Several other men under the sentence of death were sentenced more than five years ago.
The Privy Council ruled in 1993 in the Jamaican case of Earl Pratt and Ivan Morgan that it would be cruel and inhumane for prisoners to wait more than five years on death row.
A few condemned men still have to be re-sentenced because a 2006 Privy Council ruling determined that the mandatory death sentence in The Bahamas was unconstitutional.
The death penalty issue was pushed back into the spotlight in June when the Privy Council quashed the death sentence of Maxo Tido, saying that the murder of his 16-year-old victim did not fall into the category of 'worst of the worst' and therefore did not warrant the death penalty.
That ruling came just over five years after Tido was sentenced to death.  Under the 1993 ruling in Pratt and Morgan, he would have escaped the gallows in any event.

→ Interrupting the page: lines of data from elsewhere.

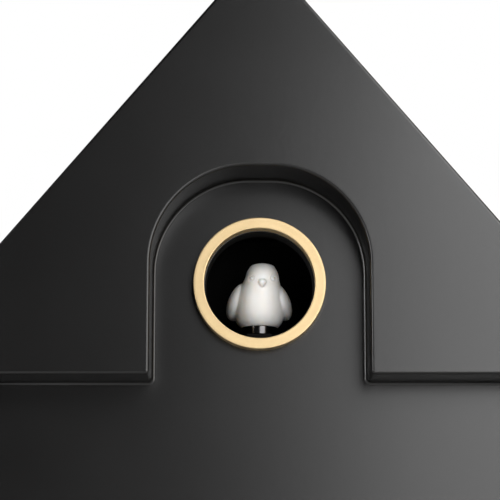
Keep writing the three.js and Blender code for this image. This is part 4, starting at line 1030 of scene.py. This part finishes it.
stem = slab(slide_x - 2, slide_x + 2, control_z - 1.8, control_z + 1.8, 0.25, 3)
tab = slab(slide_low.x, slide_high.x, control_z - 2.4, control_z + 2.4, 0.8)
piece("ridged_slider", [
    board(stem, slide_low.y, outer_y + 0.6, (), 0.1, 0.1, 2, 0.1),
    board(tab, outer_y + 0.1, slide_high.y - 0.5, (), 0.1, 0.3, 4, 0.1),
    *[board(slab(slide_x + x - 0.3, slide_x + x + 0.3, control_z - 2.1, control_z + 2.1, 0.24, 3),
            slide_high.y - 0.9, slide_high.y, (), 0.05, 0.16, 3, 0.04) for x in (-1.6, 0, 1.6)],
], white_plastic, "volume_slider", "volume_slider")
button = eased([(0.0, button_low.y), (3, button_low.y), (3, panel_low.y - 2), (3.6, panel_low.y - 2),
                (3.6, button_high.y - 0.5), (2.6, button_high.y), (0.0, button_high.y - 0.35)],
               [0.2, 0.1, 0.2, 0.5, 0.5], hold=0.06)
piece("domed_button", [lathe(button, button_x, control_z, 64)],
      white_plastic, "demo_button", "demo_button")

# ---- the CAD's own parts
# Battens, wheels, the hood, the coil and other parts inside, whose CAD shape is right, keep it and
# take the finish of their material. The hood and the bird's carriage take the dull black: painted shade,
# darker than their plastic.

laminate = finish(
    "circuit_laminate", {"IOR": 1.5},
    base=lambda w: w.along(1).clipped(0.0347, 0.0349).mixed(
        w.noise(0.5, 2, w.place(scale=(1, 1, 3))).clipped(0.52, 0.55).mixed(
            (0.010, 0.060, 0.026, 1), (0.022, 0.11, 0.05, 1)),
        w.noise(0.4, 2).mixed((0.02, 0.02, 0.021, 1), (0.05, 0.05, 0.052, 1))),
    rough=lambda w: 0.30 + 0.2 * w.noise(0.8, 3), height=lambda w: w.noise(1.5, 4), depth=0.03,
)
finishes = {
    "black_lacquer": lacquer, "black_paint": painted_board, "brass": works_brass, "white_resin": resin,
    "black_plastic": black_plastic, "grey_plastic": grey_plastic, "white_plastic": white_plastic,
    "steel": zinc, "copper_wire": copper, "rubber": rubber, "fibreboard": raw_board,
    "circuit_board": laminate, "paper_cone": paper, "cell_jacket": zinc,
}
for node in nodes.values():
    for slot in node.material_slots:
        slot.material = finishes[slot.material.name.split(".")[0]]
# Painted shade: the hood and carriage get a black darker than their plastic, so they stay as dark as the
# shadow under the bird.
for name in ("bird_carriage", "bird_hood"):
    nodes[name].material_slots[0].material = painted_shade_black
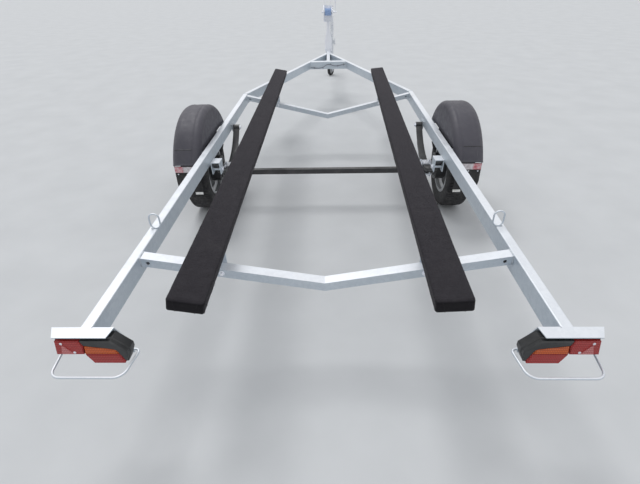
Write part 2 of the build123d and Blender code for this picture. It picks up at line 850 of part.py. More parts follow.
def lamp_housing():
    """Black base of the rear lamp."""
    front = -sheet
    return elevation(lamp_outline(0), -lamp_depth + lens_thickness + front, front)


def lamp_lens():
    """Lens of the rear lamp."""
    back = -lamp_depth - sheet
    return elevation(lamp_outline(lens_margin), back, back + lens_thickness - seat_gap)


def guard_hoop():
    """Bent rod that stands out behind the lamp."""
    z = rail_top - hoop_below_rail
    start = hoop_rod_radius + seat_gap
    end = -hoop_behind_rail
    foot = hoop_inner_x + hoop_foot
    points = [(foot, start, z), (hoop_inner_x, start, z), (hoop_inner_x + hoop_splay, end, z)]
    points += [(hoop_outer_x - hoop_splay, end, z), (hoop_outer_x, -sheet, z)]
    return bent_rod(points, [hoop_foot_bend, hoop_bend, hoop_bend], hoop_rod_radius)


def tie_ring():
    """Closed oval ring of rod that stands across the rail's inner top edge."""
    half = ring_width / 2 - ring_rod_radius
    low = rail_top + ring_rod_radius
    high = rail_top + ring_height - ring_rod_radius
    x = half_frame - tube_width + ring_from_edge
    points = [(x + half, ring_at, low), (x + half, ring_at, high)]
    points += [(x - half, ring_at, high), (x - half, ring_at, low)]
    return bent_rod(points, half * ring_bend_share, ring_rod_radius, closed=True)


def winch_post():
    """Post with a saddle foot on the drawbar, and two bars up to the bow stop."""
    base = rail_top + seat_gap
    half = post_base_width / 2
    long = post_base_length / 2
    plate = block(-half, half, post_at - long, post_at + long, base, base + post_base_plate)
    for side in (-1, 1):
        inner = side * (drawbar_side + seat_gap)
        outer = inner + side * post_base_plate
        x0, x1 = sorted((inner, outer))
        plate += block(x0, x1, post_at - long, post_at + long, base - post_base_drop, base)
    tube = box_tube(post_width, post_depth, post_wall, post_wall + 1, post_height)
    tube = Pos(0, post_at - post_depth / 2, base + post_base_plate) * Rot(90, 0, 0) * tube
    top = base + post_gusset_height
    narrow = post_gusset_narrow / 2
    shoulder = base + post_gusset_shoulder
    gusset = [(-half, base), (half, base), (half, shoulder), (narrow, top), (-narrow, top), (-half, shoulder)]
    for y in (post_at - post_depth / 2 - post_base_plate, post_at + post_depth / 2):
        plate += elevation(gusset, y, y + post_base_plate)
    return plate + tube


def winch_place():
    """Length and height of the winch drum's axle."""
    back = post_at - post_depth / 2 - drum_axle_back
    return back, rail_top + winch_base_height + drum_axle_up


def winch_frame():
    """Two side plates and a back plate, bolted to the rear of the post."""
    inside = winch_inside / 2
    outside = inside + winch_plate
    y1 = post_at - post_depth / 2 - seat_gap
    y0 = y1 - winch_plate_depth
    z0 = rail_top + winch_base_height
    z1 = z0 + winch_plate_height
    shape = [(y1, z0), (y1, z1), (y1 - winch_top_length, z1), (y0, z1 - winch_front_cut)]
    shape += [(y0, z0 + winch_low_cut_up), (y1 - winch_low_length, z0)]
    solid = profile(shape, -outside, outside)
    solid -= block(-inside, inside, y0 - past, y1 - winch_plate, z0 - past, z1 + past)
    axle_y, axle_up = winch_place()
    solid -= rod_x(shaft_radius + shaft_clearance, -2 * outside, 2 * outside, axle_y, axle_up)
    return solid


def winch_drum():
    """Drum with its flanges, shaft and crank."""
    y, z = winch_place()
    half = winch_inside / 2 - drum_side_gap
    solid = rod_x(drum_radius, -half, half, y, z)
    for side in (-1, 1):
        x0, x1 = sorted((side * half, side * (half - drum_flange)))
        solid += rod_x(drum_flange_radius, x0, x1, y, z)
    end = winch_inside / 2 + winch_plate + crank_offset
    solid += rod_x(shaft_radius, -winch_inside / 2 - shaft_end, end, y, z)
    tall = crank_half_height
    solid += block(end - crank_bar, end, y - tall, y + tall, z - tall, z + crank_length)
    grip_z = z + crank_length - crank_grip_radius
    solid += rod_x(crank_grip_radius, end - crank_bar, end + crank_grip_length, y, grip_z)
    return solid


def winch_strap():
    """Strap wound on the drum."""
    y, z = winch_place()
    half = winch_inside / 2 - drum_side_gap - drum_flange - strap_side_gap
    coil = rod_x(strap_radius, -half, half, y, z)
    return coil - rod_x(drum_radius + seat_gap, -2 * half, 2 * half, y, z)


def bow_fork():
    """Two upright bars with a pin that carry the bow roller above the winch."""
    inside = fork_inside / 2
    outside = inside + bracket_plate
    y1 = post_at + post_depth / 2 + bracket_plate
    y0 = post_at + post_depth / 2 + seat_gap
    z0 = rail_top + post_height - fork_plate_below
    z1 = rail_top + post_height + fork_rise - roller_radius
    cross = block(-outside, outside, y0, y1, z0, z0 + fork_plate_height)
    for side in (-1, 1):
        x0, x1 = sorted((side * inside, side * outside))
        cross += block(x0, x1, y0, y0 + fork_bar, z0, z1)
    pin_z = z1 - fork_bar / 2
    return cross + rod_x(roller_pin_radius, -outside, outside, y0 + fork_bar / 2, pin_z)


def bow_roller():
    """Rubber roller on the fork's pin, waisted for the bow."""
    y = post_at + post_depth / 2 + seat_gap + fork_bar / 2
    z = rail_top + post_height + fork_rise - roller_radius - fork_bar / 2
    half = roller_length / 2
    bore = roller_pin_radius + seat_gap
    waist = roller_radius * roller_waist_share
    flat = half - roller_end_flat
    mid = roller_waist_half
    points = [(-half, bore), (-half, roller_radius), (-flat, roller_radius), (-mid, waist)]
    points += [(mid, waist), (flat, roller_radius), (half, roller_radius), (half, bore)]
    face = make_face(Polyline(*[(x, 0, r) for x, r in points], close=True))
    return Pos(0, y, z) * revolve(face, Axis.X, 360)


def jockey_x():
    """Distance of the jockey wheel's tube from the middle."""
    return drawbar_side + clamp_wall + jockey_tube_radius


def castor_turned(shape):
    """Turns a castor piece about the pivot, so that its wheel trails towards the middle."""
    pivot = Pos(jockey_x(), jockey_at, 0)
    return pivot * Rot(0, 0, -jockey_castor_turn) * Pos(-jockey_x(), -jockey_at, 0) * shape


def jockey_clamp():
    """Clamp collar that holds the jockey tube beside the drawbar."""
    x = jockey_x()
    middle = rail_top - tube_height / 2
    z0 = middle - clamp_height / 2
    z1 = middle + clamp_height / 2
    collar = rod_z(jockey_tube_radius + clamp_wall, z0, z1, x, jockey_at)
    half = clamp_half_length
    collar += block(drawbar_side, x, jockey_at - half, jockey_at + half, z0, z1)
    lug_end = x + jockey_tube_radius + clamp_lug_reach
    half = clamp_lug_half
    inset = clamp_lug_inset
    collar += block(x, lug_end, jockey_at - half, jockey_at + half, z0 + inset, z1 - inset)
    return collar - rod_z(jockey_tube_radius + seat_gap, 0, 2 * z1, x, jockey_at)


def jockey_tube():
    """Outer tube with a closed head."""
    x = jockey_x()
    tube = rod_z(jockey_tube_radius, jockey_tube_bottom, jockey_tube_top, x, jockey_at)
    inside = jockey_tube_radius - jockey_tube_wall
    return tube - rod_z(inside, 0, jockey_tube_top - jockey_head_wall, x, jockey_at)


def jockey_crank():
    """Crank on the head of the outer tube."""
    x = jockey_x()
    z = jockey_tube_top + seat_gap
    top = z + crank_post_height
    half = crank_post_radius
    solid = rod_z(half, z, top, x, jockey_at)
    solid += block(x - half, x + half, jockey_at - jockey_crank_reach, jockey_at + half, top - half, top)
    grip_y = jockey_at - jockey_crank_reach + crank_grip_back
    return solid + rod_z(jockey_grip_radius, top, top + jockey_grip_length, x, grip_y)


def jockey_leg():
    """Inner tube that slides in the outer one, with the castor's pivot below."""
    x = jockey_x()
    leg = rod_z(jockey_leg_radius, jockey_leg_bottom, jockey_leg_top, x, jockey_at)
    inside = jockey_leg_radius - jockey_leg_wall
    leg -= rod_z(inside, jockey_leg_bottom + leg_floor, 2 * jockey_leg_top, x, jockey_at)
    stem_low = fork_top_z() - fork_plate - stem_below
    return leg + rod_z(stem_radius, stem_low, jockey_leg_bottom, x, jockey_at)


def fork_top_z():
    """Height of the top face of the castor fork."""
    return jockey_leg_bottom - castor_gap


def jockey_fork():
    """Castor fork with the wheel's axle pin."""
    x = jockey_x()
    top = fork_top_z()
    inside = jockey_wheel_width / 2 + fork_side_gap
    outside = inside + fork_plate
    axle_y = jockey_at - jockey_trail
    back = axle_y - fork_back
    front = jockey_at + fork_front
    plate = block(x - outside, x + outside, back, front, top - fork_plate, top)
    low = jockey_wheel_radius - fork_lower
    points = [(back, top), (front, top), (axle_y + fork_back, low), (back, low)]
    for side in (-1, 1):
        x0, x1 = sorted((x + side * inside, x + side * outside))
        plate += profile(points, x0, x1)
    end = outside + jockey_axle_end
    plate += rod_x(jockey_axle_radius, x - end, x + end, axle_y, jockey_wheel_radius)
    return castor_turned(plate - rod_z(stem_radius + seat_gap, 0, 2 * top, x, jockey_at))


def jockey_wheel():
    """Solid rubber wheel with a rounded rim."""
    half = jockey_wheel_width / 2
    r = jockey_wheel_radius
    bore = jockey_axle_radius + spindle_clearance
    # Columns: distance from the middle and radius, on one side of the wheel
    side = [(half, bore), (half, jockey_hub_inner), (half - jockey_tread_inset, jockey_hub_outer)]
    side += [(half - jockey_tread_inset, r - jockey_tyre_depth), (half, r - jockey_side_depth)]
    side += [(half - jockey_shoulder, r - jockey_shoulder_depth), (half - jockey_tread_edge, r)]
    points = [(-out, up) for out, up in side] + side[::-1]
    face = make_face(Polyline(*[(x, 0, z) for x, z in points], close=True))
    return castor_turned(Pos(jockey_x(), jockey_at - jockey_trail, r) * revolve(face, Axis.X, 360))


def cable():
    """Cable held by clips on the rear face of the nose beam."""
    y = nose_beam_at - nose_beam_depth / 2 - cable_radius - seat_gap
    reach = inner_arm_x(y + cable_radius) - cable_end_gap
    # Columns: share of the half span, height below the top of the beam
    route = [(-1.0, 58), (-0.80, 66), (-0.55, 69), (-0.30, 63), (-0.10, 30), (0.12, 26)]
    route += [(0.30, 44), (0.55, 46), (0.78, 34), (1.0, 26)]
    points = [(share * reach, y, rail_top - down) for share, down in route]
    radii = []
    for before, here, after in zip(points, points[1:], points[2:]):
        a = Vector(*here) - Vector(*before)
        b = Vector(*after) - Vector(*here)
        turn = radians(a.get_angle(b))
        radii.append(cable_bend_share * min(a.length, b.length) / tan(turn / 2))
    return bent_rod(points, radii, cable_radius)


def both(make):
    """A right hand piece and its mirror image, as two solids of one node."""
    return [mirrored(make, side) for side in SIDES.values()]


nodes = {}
for side_name, side in SIDES.items():
    nodes["side_rail_" + side_name] = [mirrored(side_rail(), side)]
    nodes["front_arm_" + side_name] = [mirrored(front_arm(), side)]
    nodes["tyre_" + side_name] = [mirrored(tyre(), side)]
    nodes["rim_" + side_name] = [mirrored(rim(), side)]
    nodes["hub_" + side_name] = [mirrored(hub(), side)]
    nodes["leaf_spring_" + side_name] = [mirrored(leaf_spring(), side)]
    nodes["mudguard_" + side_name] = [mirrored(mudguard(), side)]
    nodes["mud_flap_" + side_name] = [mirrored(mud_flap(), side)]
    nodes["bunk_" + side_name] = [mirrored(bunk(side), side)]
    nodes["bunk_brackets_" + side_name] = [
        mirrored(bunk_bracket(rear_crossbar_at, rear_crossbar_drop, side), side),
        mirrored(bunk_bracket(front_crossbar_at, front_crossbar_drop, side), side),
    ]
    nodes["lamp_bracket_" + side_name] = [mirrored(lamp_bracket(), side)]
    nodes["lamp_housing_" + side_name] = [mirrored(lamp_housing(), side)]
    nodes["lamp_lens_" + side_name] = [mirrored(lamp_lens(), side)]
nodes["rear_crossbar"] = [crossbar(rear_crossbar_at, rear_crossbar_drop)]
nodes["front_crossbar"] = [crossbar(front_crossbar_at, front_crossbar_drop)]
nodes["nose_beam"] = [nose_beam()]
nodes["drawbar"] = [drawbar()]
nodes["coupler"] = [coupler()]
nodes["coupler_handle"] = [coupler_handle()]
nodes["axle"] = [axle()]
nodes["spring_hangers"] = both(front_hanger()) + both(rear_hanger())
nodes["spring_seats"] = both(spring_seat())
nodes["axle_clamps"] = both(axle_clamp())
nodes["bump_stops"] = both(bump_stop())
nodes["mudguard_bars"] = [mirrored(bar, side) for bar in guard_bars() for side in SIDES.values()]
nodes["guard_hoops"] = both(guard_hoop())
nodes["tie_rings"] = both(tie_ring())
nodes["winch_post"] = [winch_post()]
nodes["winch_frame"] = [winch_frame()]
nodes["winch_drum"] = [winch_drum()]
nodes["winch_strap"] = [winch_strap()]
nodes["bow_fork"] = [bow_fork()]
nodes["bow_roller"] = [bow_roller()]
nodes["jockey_clamp"] = [jockey_clamp()]
nodes["jockey_tube"] = [jockey_tube()]
nodes["jockey_crank"] = [jockey_crank()]
nodes["jockey_leg"] = [jockey_leg()]
nodes["jockey_fork"] = [jockey_fork()]
nodes["jockey_wheel"] = [jockey_wheel()]
nodes["nose_cable"] = [cable()]

os.makedirs("parts", exist_ok=True)
for name, shapes in nodes.items():
    solids = [Pos(0, -middle_y, 0) * solid for shape in shapes for solid in shape.solids()]
    whole = solids[0] if len(solids) == 1 else Compound(children=solids)
    export_step(whole, "parts/" + name + ".step")
print(len(nodes), "nodes, length", nose_front - rear_reach)
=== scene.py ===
import bmesh
import bpy
import random
from math import atan2, cos, pi, radians, sin, sqrt, tan
from mathutils import Matrix, Vector, noise


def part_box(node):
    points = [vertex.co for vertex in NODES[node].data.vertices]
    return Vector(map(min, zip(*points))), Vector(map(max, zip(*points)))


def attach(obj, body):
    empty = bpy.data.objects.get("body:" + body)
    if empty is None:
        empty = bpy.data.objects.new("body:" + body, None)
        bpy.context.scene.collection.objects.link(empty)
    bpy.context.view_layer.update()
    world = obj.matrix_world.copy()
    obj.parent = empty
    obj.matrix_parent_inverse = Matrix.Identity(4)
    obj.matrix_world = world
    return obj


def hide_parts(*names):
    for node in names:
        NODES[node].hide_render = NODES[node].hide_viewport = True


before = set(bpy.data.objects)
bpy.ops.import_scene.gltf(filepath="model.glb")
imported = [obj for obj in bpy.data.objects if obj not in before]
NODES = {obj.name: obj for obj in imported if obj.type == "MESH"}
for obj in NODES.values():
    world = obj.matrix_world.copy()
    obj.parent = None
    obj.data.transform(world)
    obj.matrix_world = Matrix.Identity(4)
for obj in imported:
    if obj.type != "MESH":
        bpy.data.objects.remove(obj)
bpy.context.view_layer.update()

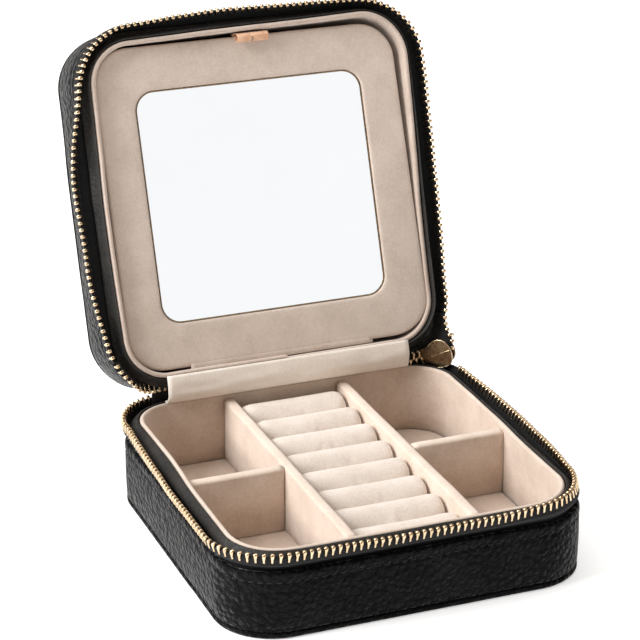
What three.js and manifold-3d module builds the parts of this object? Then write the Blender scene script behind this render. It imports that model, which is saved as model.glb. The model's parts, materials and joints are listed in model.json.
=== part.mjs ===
// A square zip-round travel jewelry case, standing open: leather base and lid,
// suede-lined tray with ring rolls, a mirror flap in the lid and a metal zip.
// Millimetres, +Z up. The origin is the middle of the base's underside, +X is
// the case's right, +Y is its hinged back.
import * as THREE from "three";
import { mergeVertices } from "three/addons/utils/BufferGeometryUtils.js";
import Module from "manifold-3d";

const wasm = await Module();
wasm.setup();
const { Manifold, Mesh: SolidMesh } = wasm;

// ---- driving sizes -------------------------------------------------------
const HALF_X = 57; // half the case's width over the leather
const HALF_Y = 57.5; // half its depth
const CORNER_R = 18.2; // outer corner radius
const FOOT = 1.1; // every height below is taken from this far above the underside
const PARTING_Z = 28.15; // height at which the two halves meet when zipped
const CORNER_STEPS = 9;
const GAP = 0.3; // between pieces that touch in the real case

const WALL_T = 2.2; // leather over board
const PANEL_T = 2.0;
const PANEL_EDGE_R = 0.8;
const WALL_TOP_Z = 20.0;
const LINING_INSET = 5.3; // from the outside of the wall to the lining's face
const LINING_T = 1.5;
const RIM_Z = 26.2; // top of the tray's lining
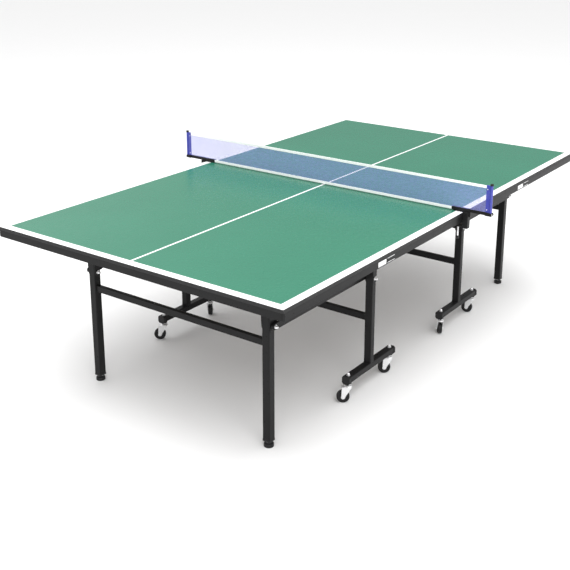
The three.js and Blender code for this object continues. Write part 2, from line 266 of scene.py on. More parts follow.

If the Court of Appeal upholds Flowers' conviction and sentence, he could still appeal to the Privy Council and the Inter-American Commission on Human Rights.
The long appeals process without any time limits means that the five-year period for executions set by the Pratt and Morgan ruling often runs out.
In the wake of the ruling in the Tido matter, the government has promised to bring legislation to Parliament to clearly outline which categories of murder will attract the death sentence.
The bill is expected to be high on the agenda when the House of Assembly resumes sittings next month.